# [Direction]
Return only the lines running from the line with "The build123d and" down to the line with "HOOK_INSET = 0.16", both included, exactly as they appear.

# [The records]
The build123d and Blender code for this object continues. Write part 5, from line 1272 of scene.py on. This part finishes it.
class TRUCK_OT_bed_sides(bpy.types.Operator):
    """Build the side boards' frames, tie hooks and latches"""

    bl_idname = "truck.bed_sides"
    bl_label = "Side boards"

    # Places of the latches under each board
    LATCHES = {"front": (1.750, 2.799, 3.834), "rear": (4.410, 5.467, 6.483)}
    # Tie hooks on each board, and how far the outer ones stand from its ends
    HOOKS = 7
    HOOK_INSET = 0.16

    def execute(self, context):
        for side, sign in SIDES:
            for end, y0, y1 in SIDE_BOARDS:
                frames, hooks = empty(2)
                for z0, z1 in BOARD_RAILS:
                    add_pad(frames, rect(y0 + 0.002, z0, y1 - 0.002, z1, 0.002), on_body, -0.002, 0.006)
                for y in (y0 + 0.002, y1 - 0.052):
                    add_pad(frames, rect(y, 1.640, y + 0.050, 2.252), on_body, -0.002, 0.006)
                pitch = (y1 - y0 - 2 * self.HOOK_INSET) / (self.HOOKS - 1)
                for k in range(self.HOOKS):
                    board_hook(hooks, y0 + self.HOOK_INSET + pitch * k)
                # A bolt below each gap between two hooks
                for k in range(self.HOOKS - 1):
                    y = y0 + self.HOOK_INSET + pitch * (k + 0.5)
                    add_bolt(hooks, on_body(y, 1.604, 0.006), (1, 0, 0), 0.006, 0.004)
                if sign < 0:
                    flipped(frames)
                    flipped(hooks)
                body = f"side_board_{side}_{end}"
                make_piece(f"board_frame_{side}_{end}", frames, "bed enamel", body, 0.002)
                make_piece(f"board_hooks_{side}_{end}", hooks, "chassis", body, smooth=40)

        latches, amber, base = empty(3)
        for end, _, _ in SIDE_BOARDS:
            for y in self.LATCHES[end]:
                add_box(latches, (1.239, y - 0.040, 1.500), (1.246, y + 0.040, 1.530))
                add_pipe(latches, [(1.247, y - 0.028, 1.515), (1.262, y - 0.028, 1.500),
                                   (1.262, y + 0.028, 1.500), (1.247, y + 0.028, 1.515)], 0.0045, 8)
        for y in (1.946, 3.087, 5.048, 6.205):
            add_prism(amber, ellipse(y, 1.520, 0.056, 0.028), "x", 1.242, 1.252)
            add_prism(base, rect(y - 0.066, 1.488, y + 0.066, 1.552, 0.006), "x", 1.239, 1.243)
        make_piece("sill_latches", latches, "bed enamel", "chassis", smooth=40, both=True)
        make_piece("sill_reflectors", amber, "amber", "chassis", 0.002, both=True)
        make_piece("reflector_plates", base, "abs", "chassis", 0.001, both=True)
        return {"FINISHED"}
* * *
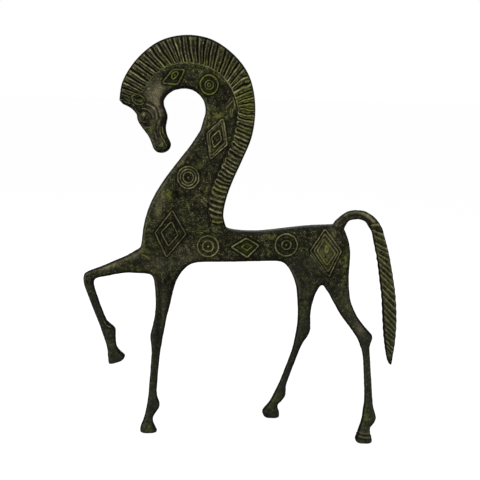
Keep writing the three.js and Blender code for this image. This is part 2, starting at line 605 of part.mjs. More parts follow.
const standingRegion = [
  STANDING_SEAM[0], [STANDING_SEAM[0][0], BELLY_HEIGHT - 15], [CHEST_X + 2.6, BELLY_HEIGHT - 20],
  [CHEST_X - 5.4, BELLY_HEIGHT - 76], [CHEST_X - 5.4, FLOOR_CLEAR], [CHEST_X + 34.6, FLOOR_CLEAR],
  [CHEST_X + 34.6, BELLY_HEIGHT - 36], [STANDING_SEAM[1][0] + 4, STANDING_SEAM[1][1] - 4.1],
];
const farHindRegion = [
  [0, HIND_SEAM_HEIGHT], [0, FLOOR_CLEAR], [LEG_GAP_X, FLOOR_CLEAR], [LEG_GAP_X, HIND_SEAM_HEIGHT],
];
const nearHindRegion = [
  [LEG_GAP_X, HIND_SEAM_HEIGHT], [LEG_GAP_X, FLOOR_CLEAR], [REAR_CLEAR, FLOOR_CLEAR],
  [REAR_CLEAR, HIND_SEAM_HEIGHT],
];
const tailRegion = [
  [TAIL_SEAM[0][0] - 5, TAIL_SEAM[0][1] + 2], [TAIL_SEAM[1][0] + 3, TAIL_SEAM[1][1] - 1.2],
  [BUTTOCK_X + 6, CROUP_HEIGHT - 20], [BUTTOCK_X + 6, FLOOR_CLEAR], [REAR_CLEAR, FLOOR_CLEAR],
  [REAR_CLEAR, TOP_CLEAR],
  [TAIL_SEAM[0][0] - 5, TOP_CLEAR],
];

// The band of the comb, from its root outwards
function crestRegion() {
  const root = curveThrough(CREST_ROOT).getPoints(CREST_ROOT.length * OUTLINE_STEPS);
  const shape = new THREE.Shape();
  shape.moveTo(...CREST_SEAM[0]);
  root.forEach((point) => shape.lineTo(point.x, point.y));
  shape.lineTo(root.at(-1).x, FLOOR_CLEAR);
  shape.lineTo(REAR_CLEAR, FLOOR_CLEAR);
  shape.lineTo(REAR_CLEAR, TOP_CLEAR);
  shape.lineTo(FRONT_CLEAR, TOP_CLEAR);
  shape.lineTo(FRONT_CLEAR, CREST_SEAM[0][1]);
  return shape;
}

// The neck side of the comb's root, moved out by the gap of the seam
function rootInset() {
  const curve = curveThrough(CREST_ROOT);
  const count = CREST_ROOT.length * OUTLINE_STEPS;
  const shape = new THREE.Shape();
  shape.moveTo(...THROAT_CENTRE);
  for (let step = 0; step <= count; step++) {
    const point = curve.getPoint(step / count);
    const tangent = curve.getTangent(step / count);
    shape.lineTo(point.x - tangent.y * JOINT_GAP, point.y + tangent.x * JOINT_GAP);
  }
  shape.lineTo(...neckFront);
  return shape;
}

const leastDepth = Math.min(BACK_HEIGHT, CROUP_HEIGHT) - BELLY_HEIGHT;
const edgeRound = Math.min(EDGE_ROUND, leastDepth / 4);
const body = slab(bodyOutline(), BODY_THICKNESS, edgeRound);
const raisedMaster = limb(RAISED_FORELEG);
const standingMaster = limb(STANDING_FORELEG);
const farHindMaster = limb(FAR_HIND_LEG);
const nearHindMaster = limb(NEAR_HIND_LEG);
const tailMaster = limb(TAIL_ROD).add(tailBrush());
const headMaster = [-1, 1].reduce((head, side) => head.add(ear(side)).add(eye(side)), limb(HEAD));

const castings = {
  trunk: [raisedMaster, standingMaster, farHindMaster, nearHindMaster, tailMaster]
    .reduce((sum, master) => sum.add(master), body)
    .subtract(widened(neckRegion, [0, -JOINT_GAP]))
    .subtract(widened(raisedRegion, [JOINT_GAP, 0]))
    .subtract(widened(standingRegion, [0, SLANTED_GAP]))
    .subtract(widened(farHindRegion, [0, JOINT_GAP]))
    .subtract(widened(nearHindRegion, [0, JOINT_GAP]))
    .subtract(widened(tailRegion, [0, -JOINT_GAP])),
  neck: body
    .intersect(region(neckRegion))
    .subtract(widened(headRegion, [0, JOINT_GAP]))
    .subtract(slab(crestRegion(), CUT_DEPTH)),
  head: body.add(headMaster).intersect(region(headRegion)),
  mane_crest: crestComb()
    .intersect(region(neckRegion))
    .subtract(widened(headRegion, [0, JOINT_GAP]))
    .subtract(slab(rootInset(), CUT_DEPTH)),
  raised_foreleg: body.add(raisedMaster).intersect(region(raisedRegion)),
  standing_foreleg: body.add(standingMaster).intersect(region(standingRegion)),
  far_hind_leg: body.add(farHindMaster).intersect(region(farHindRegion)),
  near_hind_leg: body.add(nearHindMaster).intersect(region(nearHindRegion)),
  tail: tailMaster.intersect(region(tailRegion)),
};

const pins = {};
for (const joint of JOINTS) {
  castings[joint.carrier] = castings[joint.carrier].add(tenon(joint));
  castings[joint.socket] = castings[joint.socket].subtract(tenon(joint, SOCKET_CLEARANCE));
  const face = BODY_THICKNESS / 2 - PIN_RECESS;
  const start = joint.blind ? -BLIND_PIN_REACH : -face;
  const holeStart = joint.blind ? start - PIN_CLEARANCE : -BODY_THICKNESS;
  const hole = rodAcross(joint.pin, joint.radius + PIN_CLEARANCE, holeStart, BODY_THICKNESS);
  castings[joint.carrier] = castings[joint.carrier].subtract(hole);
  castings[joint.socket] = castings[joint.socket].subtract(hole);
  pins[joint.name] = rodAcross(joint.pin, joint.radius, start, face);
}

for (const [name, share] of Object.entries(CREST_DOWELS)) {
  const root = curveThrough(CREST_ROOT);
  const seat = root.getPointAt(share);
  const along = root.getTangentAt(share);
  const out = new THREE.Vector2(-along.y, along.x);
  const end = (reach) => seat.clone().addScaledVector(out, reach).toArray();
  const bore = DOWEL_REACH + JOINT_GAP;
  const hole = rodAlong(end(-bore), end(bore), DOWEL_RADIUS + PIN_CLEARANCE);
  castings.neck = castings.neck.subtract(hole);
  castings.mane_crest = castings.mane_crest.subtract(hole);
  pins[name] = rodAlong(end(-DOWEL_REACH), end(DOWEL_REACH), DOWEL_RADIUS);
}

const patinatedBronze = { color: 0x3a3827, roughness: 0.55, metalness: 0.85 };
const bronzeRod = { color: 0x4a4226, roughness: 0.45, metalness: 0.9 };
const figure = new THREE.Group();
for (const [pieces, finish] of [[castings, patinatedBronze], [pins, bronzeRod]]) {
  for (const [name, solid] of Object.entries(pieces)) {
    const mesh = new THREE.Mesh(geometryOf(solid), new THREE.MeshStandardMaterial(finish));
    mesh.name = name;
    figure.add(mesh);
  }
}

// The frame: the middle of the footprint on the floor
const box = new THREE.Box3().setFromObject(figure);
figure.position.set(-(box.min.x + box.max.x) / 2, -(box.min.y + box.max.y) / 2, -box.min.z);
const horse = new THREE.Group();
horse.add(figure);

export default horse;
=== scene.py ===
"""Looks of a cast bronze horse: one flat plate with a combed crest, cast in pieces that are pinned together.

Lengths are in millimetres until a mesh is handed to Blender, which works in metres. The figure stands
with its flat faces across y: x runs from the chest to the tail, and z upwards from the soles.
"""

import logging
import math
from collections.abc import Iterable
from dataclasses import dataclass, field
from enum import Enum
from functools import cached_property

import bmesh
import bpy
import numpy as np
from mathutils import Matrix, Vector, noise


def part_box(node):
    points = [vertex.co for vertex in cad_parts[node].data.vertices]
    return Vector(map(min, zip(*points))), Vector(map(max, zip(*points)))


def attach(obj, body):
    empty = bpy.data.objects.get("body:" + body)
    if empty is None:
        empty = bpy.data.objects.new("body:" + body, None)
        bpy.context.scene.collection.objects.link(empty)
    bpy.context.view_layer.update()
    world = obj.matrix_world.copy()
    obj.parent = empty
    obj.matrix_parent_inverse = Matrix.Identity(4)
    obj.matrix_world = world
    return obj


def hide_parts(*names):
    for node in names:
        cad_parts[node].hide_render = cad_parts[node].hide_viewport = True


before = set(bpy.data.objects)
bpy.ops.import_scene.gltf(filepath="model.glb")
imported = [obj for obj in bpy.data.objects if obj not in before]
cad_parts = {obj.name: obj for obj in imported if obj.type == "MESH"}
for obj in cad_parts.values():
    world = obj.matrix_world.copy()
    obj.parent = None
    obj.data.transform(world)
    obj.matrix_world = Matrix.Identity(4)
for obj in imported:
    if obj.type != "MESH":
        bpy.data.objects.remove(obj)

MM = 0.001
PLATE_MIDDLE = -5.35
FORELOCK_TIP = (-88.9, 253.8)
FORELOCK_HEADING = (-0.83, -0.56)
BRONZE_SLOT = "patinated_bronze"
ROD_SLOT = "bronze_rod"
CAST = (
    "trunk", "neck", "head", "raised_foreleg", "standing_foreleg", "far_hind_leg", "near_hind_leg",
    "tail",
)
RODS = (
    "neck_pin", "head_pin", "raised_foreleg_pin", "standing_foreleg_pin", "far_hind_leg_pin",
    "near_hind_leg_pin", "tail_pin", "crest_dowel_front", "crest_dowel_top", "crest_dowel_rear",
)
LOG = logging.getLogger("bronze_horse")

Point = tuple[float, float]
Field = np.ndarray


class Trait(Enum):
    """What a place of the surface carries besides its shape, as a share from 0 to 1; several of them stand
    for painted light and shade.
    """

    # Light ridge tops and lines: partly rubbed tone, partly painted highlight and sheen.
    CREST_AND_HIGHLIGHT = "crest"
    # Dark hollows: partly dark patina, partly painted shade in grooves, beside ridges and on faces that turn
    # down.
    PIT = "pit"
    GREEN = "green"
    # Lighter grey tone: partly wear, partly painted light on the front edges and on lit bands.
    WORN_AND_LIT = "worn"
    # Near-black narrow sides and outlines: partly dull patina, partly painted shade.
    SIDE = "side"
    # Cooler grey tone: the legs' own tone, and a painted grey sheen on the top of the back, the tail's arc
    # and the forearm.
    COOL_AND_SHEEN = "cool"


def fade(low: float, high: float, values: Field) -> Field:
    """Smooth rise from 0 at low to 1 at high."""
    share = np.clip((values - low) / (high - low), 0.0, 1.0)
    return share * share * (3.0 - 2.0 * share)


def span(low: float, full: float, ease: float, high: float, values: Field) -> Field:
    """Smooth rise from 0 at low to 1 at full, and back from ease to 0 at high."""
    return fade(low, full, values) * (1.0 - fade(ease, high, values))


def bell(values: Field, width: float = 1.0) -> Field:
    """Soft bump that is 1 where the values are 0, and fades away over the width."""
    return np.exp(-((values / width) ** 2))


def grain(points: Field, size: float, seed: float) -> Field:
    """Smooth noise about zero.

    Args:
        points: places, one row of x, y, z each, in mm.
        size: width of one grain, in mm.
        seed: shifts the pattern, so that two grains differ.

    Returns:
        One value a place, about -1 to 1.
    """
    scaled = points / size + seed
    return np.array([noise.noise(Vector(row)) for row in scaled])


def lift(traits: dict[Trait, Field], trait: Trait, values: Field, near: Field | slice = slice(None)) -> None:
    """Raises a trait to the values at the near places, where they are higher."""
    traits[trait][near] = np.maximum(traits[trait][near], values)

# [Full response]
The build123d and Blender code for this object continues. Write part 5, from line 1272 of scene.py on. This part finishes it.
class TRUCK_OT_bed_sides(bpy.types.Operator):
    """Build the side boards' frames, tie hooks and latches"""

    bl_idname = "truck.bed_sides"
    bl_label = "Side boards"

    # Places of the latches under each board
    LATCHES = {"front": (1.750, 2.799, 3.834), "rear": (4.410, 5.467, 6.483)}
    # Tie hooks on each board, and how far the outer ones stand from its ends
    HOOKS = 7
    HOOK_INSET = 0.16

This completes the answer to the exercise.